Other speakers proclaimed their support for the five as well.

“We have a responsibility to the Cuban Five because their story is our story,” said Helena Wong, director of the Committee Against Anti-Asian Violence. She said immigrants come to this country because of what the U.S. government is doing to their homelands and then are locked up in detention centers for trying to start a new life here. Likewise, she said, “The government puts resources into Israel and Iraq and to militarizing the borders,” while refusing to meet the needs of the Black and Brown communities devastated by Hurricane Katrina.

Yancy Mark Gandionco, on the LGBT Desk of the U.S. Chapter of BAYAN Philippines, compared the U.S. government’s imprisonment of the five to the Philippine government’s attempt to quash resistance by arresting progressive leaders. Charged with sedition and rebellion, they were held in prison for two years and freed because the Filipino people stood up. “The most powerful weapon is the weapon of resistance,” Gandionco said.

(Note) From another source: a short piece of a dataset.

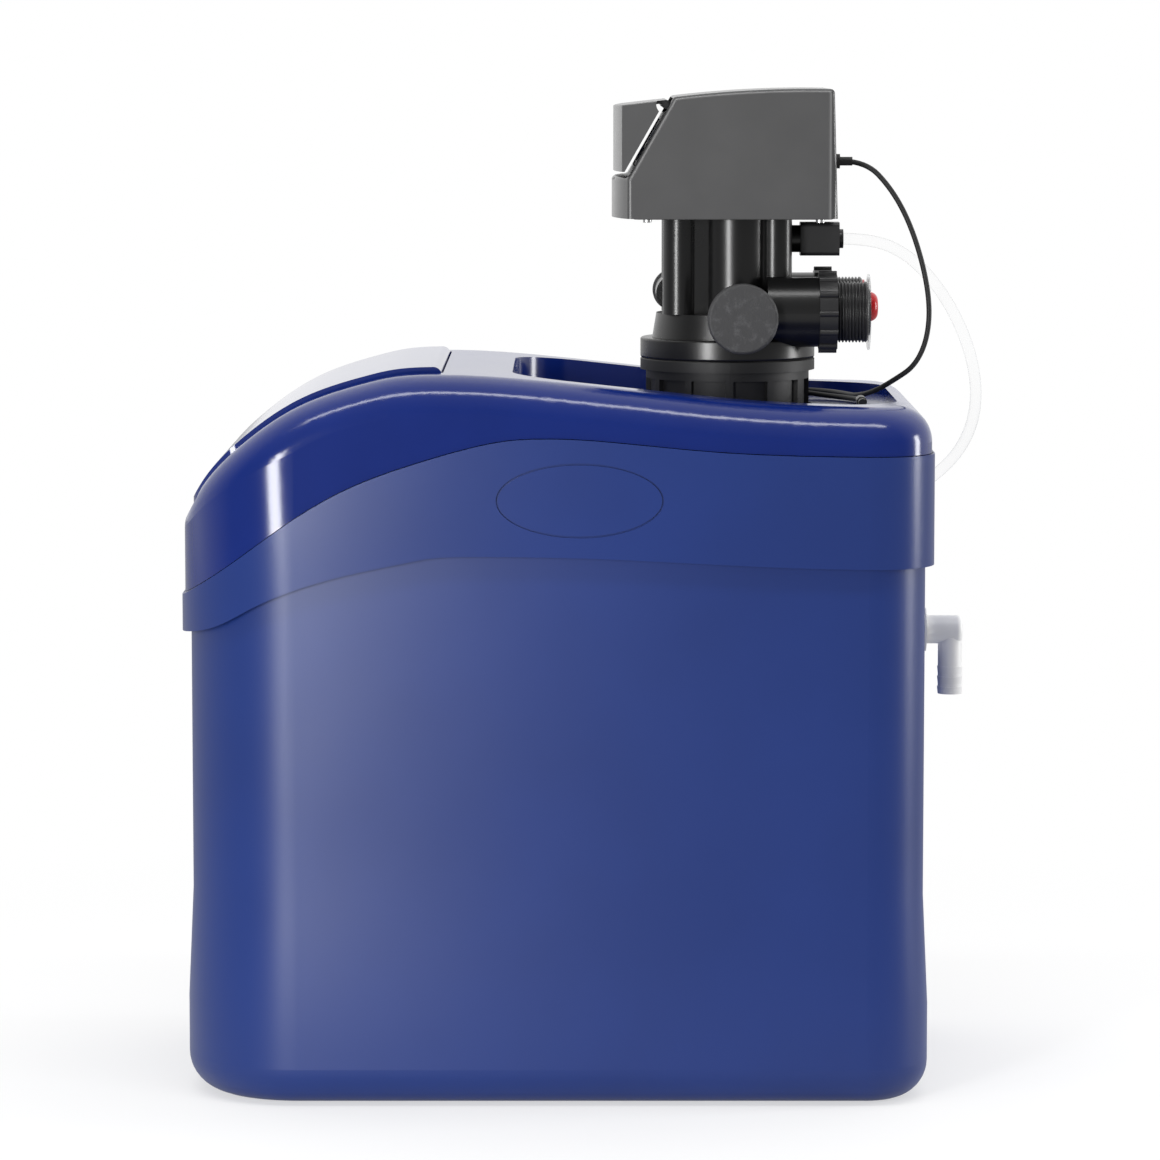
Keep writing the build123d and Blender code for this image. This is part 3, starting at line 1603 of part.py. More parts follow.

Joan Gibbs, an attorney and activist who is focused on freeing political prisoners, pointed to the success of the Puerto Rican movement in freeing five Nationalists who were imprisoned for more than 25 years. She said the victories of the civil rights movement were also won in the streets. Gibbs also paid tribute to Cuba for fighting apartheid in Africa and giving asylum to great fighters like Assata Shakur. “When the African people called, only one country went without imperialist designs and that was Cuba,” she said.

LeiLani Dowell, a leader of Fight Imperialism, Stand Together (FIST) and co-chair of the meeting, spoke about the International Youth Conference on the Cuban Five that was held in Cuba in April. She said the participants stressed over and over that it is primarily the responsibility of the people of the U.S. to build awareness of the Cuban Five to win their freedom. She repeated the words of Cuban National Assembly President Ricardo Alarcón: “The U.S. people will find the keys to unlock the gate for the Cuban Five.”